Dear Sir & Friend:--
I have your favor of April 15th and note its contents with a great deal of interest and pleasure, more particularly at the inauguration of a new movement to further the cause of labor in Japan by and through the effectiveness of organization on trade union lines. Of course I was not able to read the circular which the "Friends of Labor" issued but I regard it as a very interesting souvenir of the first publication of its kind in your country. I realize the difficulties standing in your way toward a thorough agitation of the question of organization among the Japanese workers. The low wages, long hours, the poor conditions, all tend to make the poverty of the worker so great as to make it almost impossible for them to contribute anything towards the agitation for the requisites to build up successful trade unions. It took the poor of Europe centuries to do this. Perhaps the present incipient steps of the workers of Japan may prove a harbinger of a better day to come, a better day wrought by their own effort, by their own determination, by their own sacrifice.
I presume you see the American Federationist regularly and have noted that the A.F. of L. has started a new movement for the enforcement of the eight hour workday May 1st 1898. Perhaps you have also seen the eight-hour article which I am publishing in the American Federationist. I have gotten it out in pamphlet form and mail a copy to you under separate cover. I am sure that you will be interested in its perusal. At the present time there is quite some activity in the eight hour movement of the United States though there is no concert of effort now made in the trades other than in the building trades. Yet there is a constant trend to move in the direction of a shorter workday. Considerable success is already being achieved. I look forward to a great organization of the masses of labor within I a year from now for I verily believe that there will be a momentous movement.
I also enclose in the same package copy of a call which I have recently issued in connection with the Western Federation of Miners. Upon reading it you will perhaps find it interesting and self explanatory. They propose to withdraw from the Federation and I am informed by telegram that the delegates repudiated the actions of the officers and determined to stay with us.
I am in doubt as to what the Brotherhood of Locomotive Firemen will do, but I imagine that the proposition to affiliate with the A.F. of L. will be defeated a number of members believing that they should insist on maintaining a "color line" in their constitution. It will interest you further to know that the Textile Workers National Union at its recent convention drew away from its beaten path of life and came out for clean cut trade unionism. I believe there is is a bright prospect now in view for the organization. The Boot & Shoe Workers Union which was also permeated with that idea, will hold a its convention shortly and I believe the same result will follow.

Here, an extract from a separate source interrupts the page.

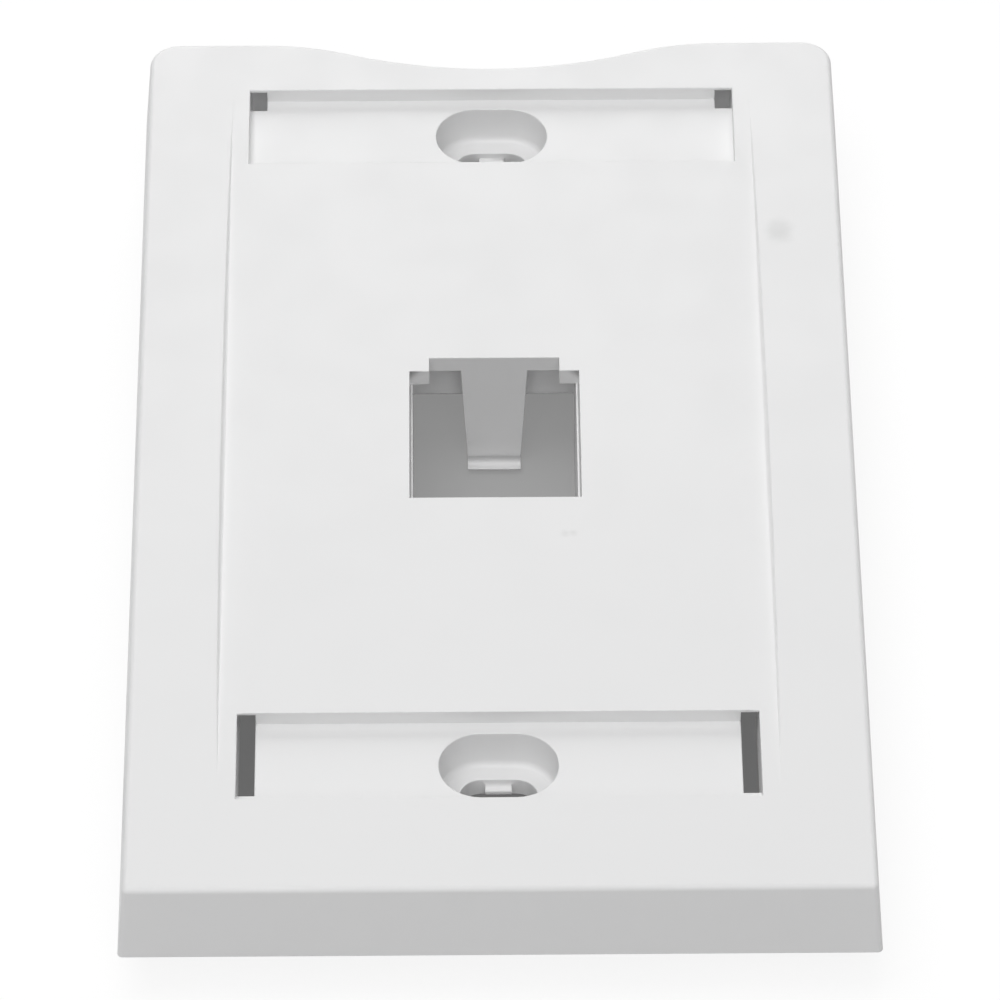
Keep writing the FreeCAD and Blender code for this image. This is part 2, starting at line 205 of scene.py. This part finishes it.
def makePlate():
    shape = bmesh.new()
    shape.from_mesh(moulding.data)
    bmesh.ops.remove_doubles(shape, verts=shape.verts, dist=plate["sameSpot"])
    bmesh.ops.dissolve_limit(shape, angle_limit=math.radians(plate["flatWithin"]), use_dissolve_boundaries=False,
                             verts=shape.verts, edges=shape.edges, delimit=set())
    sharpAngle = math.radians(plate["sharpFrom"])
    sharp = [edge for edge in shape.edges if edge.is_convex and edge.calc_face_angle(0.0) > sharpAngle]
    for chain in edgeChains(sharp):     # one at a time, so that a short edge narrows its own chain only
        shortest = min(near.calc_length() for edge in chain for vert in edge.verts for near in vert.link_edges)
        offset = min(plate["softness"], plate["shareOfEdge"] * shortest)
        if offset >= plate["leastSoftness"]:
            bmesh.ops.bevel(shape, geom=chain, offset=offset, offset_type="OFFSET", segments=plate["steps"],
                            profile=0.5, affect="EDGES", clamp_overlap=True, material=-1)
    for face in shape.faces:
        face.smooth = True
    mesh = bpy.data.meshes.new("dressedPlate")
    shape.to_mesh(mesh)
    shape.free()
    mesh.set_sharp_from_angle(angle=sharpAngle)
    mesh.materials.append(whitePlastic())
    piece = bpy.data.objects.new("dressedPlate", mesh)
    bpy.context.scene.collection.objects.link(piece)
    flatten = piece.modifiers.new("flatten", "WEIGHTED_NORMAL")
    flatten.keep_sharp = True
    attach(piece, "root")
    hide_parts("faceplate")


makePlate()
print("plate finished")

studio = {
    "floorSize": 4.0,
    "floorRoughness": 0.9,
    "floorColour": (0.7, 0.7, 0.7, 1.0),         # throws light back on the plate's sides
    "shadowColour": (0.16, 0.16, 0.16, 1.0),     # what the camera sees of the floor's own light and shade
    "paperGlow": (0.87, 0.87, 0.87, 1.0),        # brings the open floor up to white
    "underShadeColour": (0.35, 0.35, 0.35, 1.0),      # painted shade: the floor under the plate is darker for the light it bounces, so less reaches the port's insides
    "underHalfWidth": 28 * mm,
    "underHalfLength": 42 * mm,
    "underFade": 4 * mm,
    # painted shade: how bright the camera sees the floor under the plate, away from the port and behind it
    "underPaintedShade": 0.12,
    "portPaintedShade": 0.235,
    "portMiddle": (0.0, 14 * mm, plateLow.z),
    "portReach": 15 * mm,
    "noGlow": (0.0, 0.0, 0.0, 1.0),
    "skyStrength": 0.245,
    "lamps": {
        "overhead": {"place": (-0.22, 0.0, 1.26), "size": 0.8, "power": 4.3},
        "front": {"place": (0.0, -0.9, 0.9), "size": 0.8, "power": 3.5},
        "back": {"place": (0.0, 0.85, 0.5), "size": 0.5, "power": 2.7},
        "key": {"place": (-0.2, -0.35, 1.22), "size": 0.7, "power": 2.0},
    },
}


def seenDirectly(tree):     # 1 for the camera's rays and for reflections, 0 for the light that falls on things
    path = tree.nodes.new("ShaderNodeLightPath")
    seen = path.outputs["Is Camera Ray"]
    for name in ("Is Glossy Ray", "Is Transmission Ray"):
        either = tree.nodes.new("ShaderNodeMath")
        either.operation = "MAXIMUM"
        tree.links.new(seen, either.inputs[0])
        tree.links.new(path.outputs[name], either.inputs[1])
        seen = either.outputs["Value"]
    return seen


# the mask of the painted shade under the plate
def besidePlate(tree, place):     # 1 on the open floor, 0 under the plate
    size = tree.nodes.new("ShaderNodeVectorMath")
    size.operation = "ABSOLUTE"
    tree.links.new(place, size.inputs[0])
    parts = tree.nodes.new("ShaderNodeSeparateXYZ")
    tree.links.new(size.outputs["Vector"], parts.inputs["Vector"])
    outside = tree.nodes.new("ShaderNodeMath")
    outside.operation = "MAXIMUM"
    for index, half in enumerate((studio["underHalfWidth"], studio["underHalfLength"])):
        edge = addRange(tree, parts.outputs[index], half, half + studio["underFade"], 0.0, 1.0)
        tree.links.new(edge, outside.inputs[index])
    return outside.outputs["Value"]


def paintedShadeUnderPlate(tree, place):     # painted shade of the floor under the plate, brighter behind the port than behind the label slots
    away = tree.nodes.new("ShaderNodeVectorMath")
    away.operation = "DISTANCE"
    away.inputs[1].default_value = studio["portMiddle"]
    tree.links.new(place, away.inputs[0])
    reach = studio["portReach"]
    return addRange(tree, away.outputs["Value"], reach, 2 * reach, studio["portPaintedShade"], studio["underPaintedShade"])


def floorPaper():
    material = bpy.data.materials.new("floorPaper")
    material.use_nodes = True
    tree = material.node_tree
    shader = tree.nodes["Principled BSDF"]
    shader.inputs["Roughness"].default_value = studio["floorRoughness"]
    shader.inputs["Specular IOR Level"].default_value = 0.0
    shader.inputs["Emission Strength"].default_value = 1.0
    place = tree.nodes.new("ShaderNodeTexCoord").outputs["Object"]
    seen = seenDirectly(tree)
    beside = besidePlate(tree, place)
    # the floor's colour for bounced light, darker under the plate as painted shade
    paper = addMix(tree, beside, studio["underShadeColour"], studio["floorColour"])
    tree.links.new(addMix(tree, seen, paper, studio["shadowColour"]), shader.inputs["Base Color"])
    # the open floor glows white; under the plate the glow is painted shade
    glow = addMix(tree, beside, paintedShadeUnderPlate(tree, place), studio["paperGlow"])
    tree.links.new(addMix(tree, seen, studio["noGlow"], glow), shader.inputs["Emission Color"])
    sides = tree.nodes.new("ShaderNodeMixShader")     # clear from below, so that it doesn't hide the plate's back
    clear = tree.nodes.new("ShaderNodeBsdfTransparent")
    tree.links.new(tree.nodes.new("ShaderNodeNewGeometry").outputs["Backfacing"], sides.inputs["Fac"])
    tree.links.new(shader.outputs["BSDF"], sides.inputs[1])
    tree.links.new(clear.outputs["BSDF"], sides.inputs[2])
    tree.links.new(sides.outputs["Shader"], tree.nodes["Material Output"].inputs["Surface"])
    return material


def makeFloor():
    shape = bmesh.new()
    bmesh.ops.create_grid(shape, x_segments=1, y_segments=1, size=studio["floorSize"] / 2)
    bmesh.ops.translate(shape, verts=shape.verts, vec=(0, 0, plateLow.z))
    mesh = bpy.data.meshes.new("floor")
    shape.to_mesh(mesh)
    shape.free()
    mesh.materials.append(floorPaper())
    floor = bpy.data.objects.new("floor", mesh)
    bpy.context.scene.collection.objects.link(floor)


def makeLight():
    world = bpy.data.worlds.new("world")
    bpy.context.scene.world = world
    world.use_nodes = True
    tree = world.node_tree
    sky = tree.nodes["Background"]
    sky.inputs["Color"].default_value = (1.0, 1.0, 1.0, 1.0)
    level = addRange(tree, seenDirectly(tree), 0.0, 1.0, studio["skyStrength"], 1.0)
    tree.links.new(level, sky.inputs["Strength"])
    for name, settings in studio["lamps"].items():
        data = bpy.data.lights.new(name, "AREA")
        data.shape = "SQUARE"
        data.size = settings["size"]
        data.energy = settings["power"]
        lamp = bpy.data.objects.new(name, data)
        bpy.context.scene.collection.objects.link(lamp)
        lamp.location = settings["place"]
        lamp.rotation_euler = (-lamp.location).to_track_quat("-Z", "Y").to_euler()     # aimed at the plate


makeFloor()
makeLight()
bpy.context.scene.view_settings.view_transform = "Standard"
print("studio lit")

The International Association of Machinists at its recent convention boldly decided to make the demand for eight hours May 1 1898. A number of other organizations are doing likewise. I read an extract of a letter from you published in the Firemens Journal and I express my gratitude to you for your kind words of appreciation and commendation. I only wish that I could do something tangible to help the workers of your country to organize but I am sure you will not measure my performances in that direction by the limit of opportunities. I am,
President A.F. of L.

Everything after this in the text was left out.